*DATASET EXTRACT*:
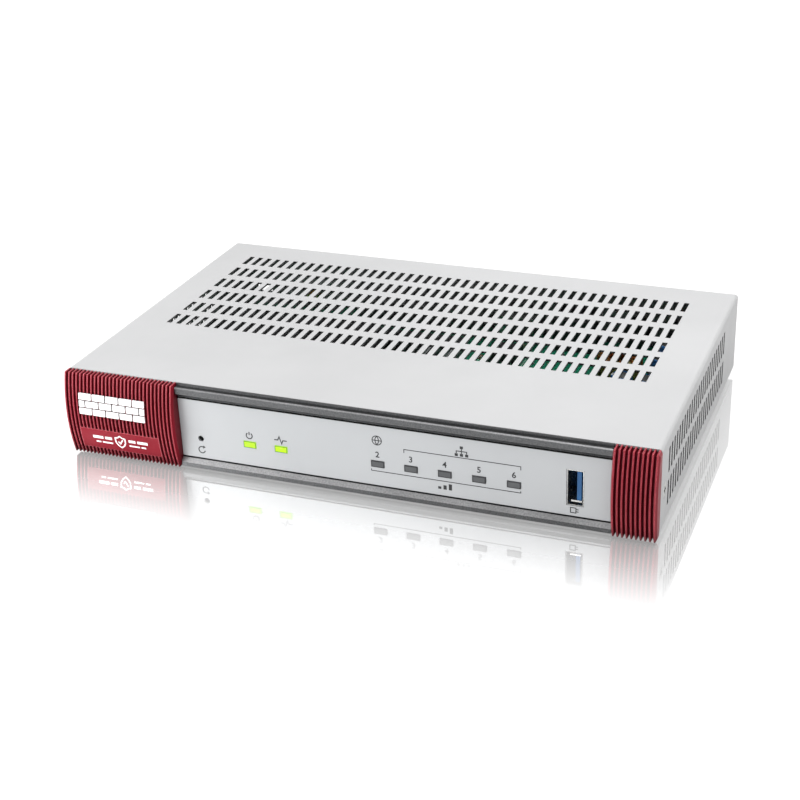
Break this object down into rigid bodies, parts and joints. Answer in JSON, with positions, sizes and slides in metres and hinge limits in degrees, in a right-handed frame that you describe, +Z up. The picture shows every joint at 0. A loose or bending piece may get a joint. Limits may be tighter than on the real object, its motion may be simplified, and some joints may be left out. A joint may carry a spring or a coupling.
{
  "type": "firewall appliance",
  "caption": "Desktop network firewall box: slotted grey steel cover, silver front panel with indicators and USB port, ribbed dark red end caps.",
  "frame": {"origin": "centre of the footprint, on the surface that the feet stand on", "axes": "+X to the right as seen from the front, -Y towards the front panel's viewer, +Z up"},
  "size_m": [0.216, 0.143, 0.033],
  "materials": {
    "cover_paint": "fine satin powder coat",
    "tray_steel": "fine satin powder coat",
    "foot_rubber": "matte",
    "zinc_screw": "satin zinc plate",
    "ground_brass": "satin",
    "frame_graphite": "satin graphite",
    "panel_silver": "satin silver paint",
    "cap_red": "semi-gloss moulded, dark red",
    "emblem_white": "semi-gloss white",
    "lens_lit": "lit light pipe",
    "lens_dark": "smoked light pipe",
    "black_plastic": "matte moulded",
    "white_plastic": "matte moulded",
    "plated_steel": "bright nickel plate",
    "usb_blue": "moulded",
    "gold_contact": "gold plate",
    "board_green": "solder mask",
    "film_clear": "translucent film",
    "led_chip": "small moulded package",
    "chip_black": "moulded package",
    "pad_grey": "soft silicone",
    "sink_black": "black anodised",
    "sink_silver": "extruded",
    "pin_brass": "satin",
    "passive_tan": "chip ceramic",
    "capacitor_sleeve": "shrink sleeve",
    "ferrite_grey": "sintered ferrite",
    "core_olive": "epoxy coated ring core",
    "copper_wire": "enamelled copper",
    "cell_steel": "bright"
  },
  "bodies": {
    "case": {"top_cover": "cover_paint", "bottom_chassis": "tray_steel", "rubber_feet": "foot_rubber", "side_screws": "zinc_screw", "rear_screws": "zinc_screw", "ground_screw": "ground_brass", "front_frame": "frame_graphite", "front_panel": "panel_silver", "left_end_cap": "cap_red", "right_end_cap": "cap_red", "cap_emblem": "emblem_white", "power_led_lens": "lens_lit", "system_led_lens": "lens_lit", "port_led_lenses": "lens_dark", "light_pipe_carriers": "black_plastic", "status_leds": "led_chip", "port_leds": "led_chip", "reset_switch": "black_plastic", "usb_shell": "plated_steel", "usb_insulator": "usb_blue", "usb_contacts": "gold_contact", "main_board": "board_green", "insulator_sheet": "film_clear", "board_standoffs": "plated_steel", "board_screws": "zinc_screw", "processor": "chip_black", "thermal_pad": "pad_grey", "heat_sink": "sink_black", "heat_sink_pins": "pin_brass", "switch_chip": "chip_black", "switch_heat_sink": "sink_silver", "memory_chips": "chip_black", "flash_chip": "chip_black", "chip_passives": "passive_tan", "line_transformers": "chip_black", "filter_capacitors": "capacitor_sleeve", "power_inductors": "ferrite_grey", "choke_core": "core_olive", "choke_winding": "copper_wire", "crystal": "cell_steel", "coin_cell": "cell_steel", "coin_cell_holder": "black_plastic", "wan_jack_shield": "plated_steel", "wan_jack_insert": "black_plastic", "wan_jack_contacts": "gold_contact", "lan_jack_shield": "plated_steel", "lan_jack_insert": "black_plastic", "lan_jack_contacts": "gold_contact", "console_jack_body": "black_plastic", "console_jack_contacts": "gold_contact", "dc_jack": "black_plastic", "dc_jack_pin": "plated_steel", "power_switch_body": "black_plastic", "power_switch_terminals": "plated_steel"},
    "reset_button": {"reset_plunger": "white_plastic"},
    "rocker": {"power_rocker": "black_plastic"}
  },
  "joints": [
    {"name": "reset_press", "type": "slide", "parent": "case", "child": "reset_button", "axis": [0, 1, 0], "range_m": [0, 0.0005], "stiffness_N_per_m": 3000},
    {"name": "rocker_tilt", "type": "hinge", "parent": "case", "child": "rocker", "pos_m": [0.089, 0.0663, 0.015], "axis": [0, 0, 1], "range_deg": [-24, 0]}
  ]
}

*STATED TASK*: Where a line holds "that", copy it out.

*IN RESPONSE*:
Break this object down into rigid bodies, parts and joints. Answer in JSON, with positions, sizes and slides in metres and hinge limits in degrees, in a right-handed frame that you describe, +Z up. The picture shows every joint at 0. A loose or bending piece may get a joint. Limits may be tighter than on the real object, its motion may be simplified, and some joints may be left out. A joint may carry a spring or a coupling.
  "frame": {"origin": "centre of the footprint, on the surface that the feet stand on", "axes": "+X to the right as seen from the front, -Y towards the front panel's viewer, +Z up"},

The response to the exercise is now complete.